*To be done*
Take the data below and copy exactly the lines starting at the one with "extrude(amount=-core_deep, mode=Mode.SUBTRACT)" and finishing at the one with "for node in", both included.

*Supplied data*

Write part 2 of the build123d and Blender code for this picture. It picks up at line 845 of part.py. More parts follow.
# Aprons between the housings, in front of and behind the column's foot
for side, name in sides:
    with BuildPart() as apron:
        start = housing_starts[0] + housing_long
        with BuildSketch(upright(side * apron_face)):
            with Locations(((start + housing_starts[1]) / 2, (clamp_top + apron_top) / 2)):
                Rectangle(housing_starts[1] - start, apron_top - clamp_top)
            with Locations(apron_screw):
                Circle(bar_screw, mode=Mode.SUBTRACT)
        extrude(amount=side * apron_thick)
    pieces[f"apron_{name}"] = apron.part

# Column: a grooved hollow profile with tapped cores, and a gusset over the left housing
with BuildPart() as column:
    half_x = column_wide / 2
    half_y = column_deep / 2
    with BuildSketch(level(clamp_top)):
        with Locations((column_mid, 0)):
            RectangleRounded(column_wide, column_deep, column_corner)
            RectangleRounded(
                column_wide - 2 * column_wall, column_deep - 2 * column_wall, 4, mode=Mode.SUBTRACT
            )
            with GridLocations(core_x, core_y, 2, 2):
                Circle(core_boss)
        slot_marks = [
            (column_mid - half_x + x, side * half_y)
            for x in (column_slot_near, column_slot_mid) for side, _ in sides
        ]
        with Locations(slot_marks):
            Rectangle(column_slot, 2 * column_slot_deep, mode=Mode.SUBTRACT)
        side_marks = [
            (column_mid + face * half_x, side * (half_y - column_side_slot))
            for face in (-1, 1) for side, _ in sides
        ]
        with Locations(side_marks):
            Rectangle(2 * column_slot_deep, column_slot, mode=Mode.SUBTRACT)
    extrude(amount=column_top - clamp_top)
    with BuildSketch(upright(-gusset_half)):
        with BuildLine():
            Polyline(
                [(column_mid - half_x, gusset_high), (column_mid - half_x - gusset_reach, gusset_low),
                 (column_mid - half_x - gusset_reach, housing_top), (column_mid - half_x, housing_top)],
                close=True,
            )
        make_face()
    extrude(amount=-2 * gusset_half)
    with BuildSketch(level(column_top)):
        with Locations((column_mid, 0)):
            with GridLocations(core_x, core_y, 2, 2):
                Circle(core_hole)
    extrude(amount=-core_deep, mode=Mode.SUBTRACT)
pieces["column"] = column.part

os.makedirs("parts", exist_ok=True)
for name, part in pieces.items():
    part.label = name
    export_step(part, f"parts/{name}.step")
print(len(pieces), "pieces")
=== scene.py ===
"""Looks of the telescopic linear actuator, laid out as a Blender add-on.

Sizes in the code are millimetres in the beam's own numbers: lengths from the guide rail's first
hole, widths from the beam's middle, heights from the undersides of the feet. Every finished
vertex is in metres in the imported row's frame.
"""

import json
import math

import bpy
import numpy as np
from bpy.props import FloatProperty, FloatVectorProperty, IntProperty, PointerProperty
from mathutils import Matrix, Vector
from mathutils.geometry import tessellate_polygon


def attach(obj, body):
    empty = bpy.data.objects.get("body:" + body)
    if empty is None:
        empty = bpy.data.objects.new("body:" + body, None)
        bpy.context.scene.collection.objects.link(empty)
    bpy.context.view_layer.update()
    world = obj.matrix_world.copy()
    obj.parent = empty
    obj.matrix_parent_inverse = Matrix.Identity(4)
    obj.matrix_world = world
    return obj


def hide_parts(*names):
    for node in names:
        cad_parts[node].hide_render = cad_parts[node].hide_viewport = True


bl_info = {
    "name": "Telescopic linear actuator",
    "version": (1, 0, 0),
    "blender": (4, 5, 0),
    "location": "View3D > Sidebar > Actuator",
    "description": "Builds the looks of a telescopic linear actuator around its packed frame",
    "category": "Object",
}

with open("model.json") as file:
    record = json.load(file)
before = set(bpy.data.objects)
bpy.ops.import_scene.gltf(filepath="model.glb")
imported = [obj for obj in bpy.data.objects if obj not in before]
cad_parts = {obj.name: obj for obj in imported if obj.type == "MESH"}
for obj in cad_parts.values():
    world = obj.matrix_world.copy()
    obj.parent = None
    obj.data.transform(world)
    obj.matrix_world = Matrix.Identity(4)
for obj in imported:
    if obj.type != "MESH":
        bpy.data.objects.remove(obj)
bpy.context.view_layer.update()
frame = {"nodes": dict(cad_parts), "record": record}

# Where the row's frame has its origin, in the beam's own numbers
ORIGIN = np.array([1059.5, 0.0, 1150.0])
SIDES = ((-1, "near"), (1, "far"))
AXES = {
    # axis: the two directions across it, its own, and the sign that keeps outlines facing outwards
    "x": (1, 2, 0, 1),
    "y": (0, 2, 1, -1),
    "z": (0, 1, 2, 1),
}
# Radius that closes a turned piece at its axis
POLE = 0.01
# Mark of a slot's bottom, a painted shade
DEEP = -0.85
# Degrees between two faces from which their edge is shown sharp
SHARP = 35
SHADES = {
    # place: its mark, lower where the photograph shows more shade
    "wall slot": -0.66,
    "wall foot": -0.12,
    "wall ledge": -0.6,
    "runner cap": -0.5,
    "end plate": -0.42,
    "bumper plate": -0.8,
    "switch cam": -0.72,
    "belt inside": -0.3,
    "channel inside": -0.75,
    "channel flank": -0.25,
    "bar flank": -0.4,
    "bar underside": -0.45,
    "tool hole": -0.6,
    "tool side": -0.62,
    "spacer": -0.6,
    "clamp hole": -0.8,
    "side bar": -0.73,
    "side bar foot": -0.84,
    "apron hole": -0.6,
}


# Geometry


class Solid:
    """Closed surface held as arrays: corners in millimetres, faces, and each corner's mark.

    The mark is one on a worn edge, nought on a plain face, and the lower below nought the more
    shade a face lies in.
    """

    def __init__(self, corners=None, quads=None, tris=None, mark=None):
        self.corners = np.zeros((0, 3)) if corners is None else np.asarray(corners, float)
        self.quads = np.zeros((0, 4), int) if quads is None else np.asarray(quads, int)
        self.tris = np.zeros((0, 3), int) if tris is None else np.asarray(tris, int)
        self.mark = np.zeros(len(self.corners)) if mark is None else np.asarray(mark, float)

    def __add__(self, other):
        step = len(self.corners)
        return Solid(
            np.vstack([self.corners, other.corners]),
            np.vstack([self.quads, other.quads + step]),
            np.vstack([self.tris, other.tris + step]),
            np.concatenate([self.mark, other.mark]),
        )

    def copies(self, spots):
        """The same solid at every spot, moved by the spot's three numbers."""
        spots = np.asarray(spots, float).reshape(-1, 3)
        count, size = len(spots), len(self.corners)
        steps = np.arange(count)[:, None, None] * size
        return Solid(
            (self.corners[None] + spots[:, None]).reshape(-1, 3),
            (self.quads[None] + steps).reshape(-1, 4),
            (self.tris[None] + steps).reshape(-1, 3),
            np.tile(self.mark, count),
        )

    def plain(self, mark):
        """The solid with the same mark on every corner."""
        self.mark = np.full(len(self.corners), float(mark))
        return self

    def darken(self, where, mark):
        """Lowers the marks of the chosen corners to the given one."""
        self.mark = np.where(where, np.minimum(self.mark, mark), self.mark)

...

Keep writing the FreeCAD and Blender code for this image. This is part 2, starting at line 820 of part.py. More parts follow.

*Task result*
    extrude(amount=-core_deep, mode=Mode.SUBTRACT)
pieces["column"] = column.part

os.makedirs("parts", exist_ok=True)
for name, part in pieces.items():
    part.label = name
    export_step(part, f"parts/{name}.step")
print(len(pieces), "pieces")
=== scene.py ===
"""Looks of the telescopic linear actuator, laid out as a Blender add-on.

Sizes in the code are millimetres in the beam's own numbers: lengths from the guide rail's first
hole, widths from the beam's middle, heights from the undersides of the feet. Every finished
vertex is in metres in the imported row's frame.
"""

import json
import math

import bpy
import numpy as np
from bpy.props import FloatProperty, FloatVectorProperty, IntProperty, PointerProperty
from mathutils import Matrix, Vector
from mathutils.geometry import tessellate_polygon


def attach(obj, body):
    empty = bpy.data.objects.get("body:" + body)
    if empty is None:
        empty = bpy.data.objects.new("body:" + body, None)
        bpy.context.scene.collection.objects.link(empty)
    bpy.context.view_layer.update()
    world = obj.matrix_world.copy()
    obj.parent = empty
    obj.matrix_parent_inverse = Matrix.Identity(4)
    obj.matrix_world = world
    return obj


def hide_parts(*names):
    for node in names:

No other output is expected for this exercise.